For a more advanced application, the developer can write firmware to interact with any of the GPIO pins and peripherals. The pulse width modulation (PWM) port can be set to generate a waveform to operate a motor or actuator, and the SPI and UART can be programmed to interact with external devices. Any of these interactions can be monitored and controlled from a web browser connected to the corresponding AWS account.

The EV15R70A has header connectors that are compatible with mikroBUS Click daughter boards that can also be controlled and monitored by AWS. For example, the MikroElektronika MIKROE-1877 is a 3D motion sensor fusion board with a three-axis accelerometer, a gyroscope, and a magnetometer (Figure 4). An on-board motion coprocessor monitors the three sensors and sends data back to the EV45R70A over the mikroBUS Click I²C interface.

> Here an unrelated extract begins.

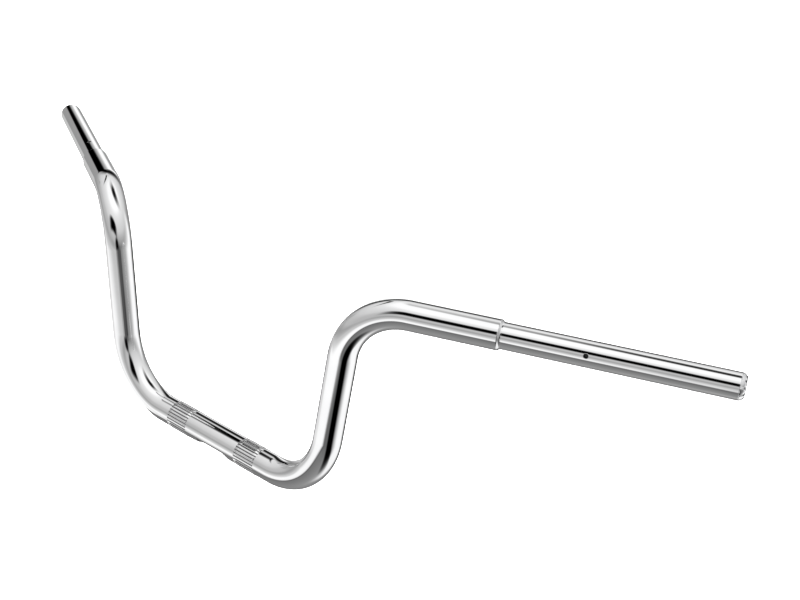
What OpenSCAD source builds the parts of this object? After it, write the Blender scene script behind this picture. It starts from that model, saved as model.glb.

Figure 4: The MikroElektronika MIKROE-1877 is a 3D motion sensor board. It has a three-axis accelerometer, a gyroscope, a magnetometer, and a sensor-fusion coprocessor that connects to the EV45R70A board over a standard mikroBUS Click interface. (Image source: MikroElektronika)

With the MIKROE-1877 3D motion sensor board plugged into the EV45R70A, a developer can write firmware to monitor and store data from it. An AWS application can be configured to monitor the board and log data. When battery-powered, the EV45R70A with the MIKROE-1877 can be used to monitor the behavior of a robot, garage door, or vehicle, and the data viewed from any compatible web browser.

Conclusion

Getting started with IoT or IIoT endpoints with cloud control can have a steep learning curve for developers not familiar with the concepts and the nuances of critical areas such as security. Often the best way to understand these technologies is to learn-as-you-go using hardware designed to do just that. With the Microchip Technology EV45R709A AWS development board, developers can quickly learn the basic concepts of IoT, cloud storage, and cloud control, while at the same time building a useful, secure device for remote monitoring.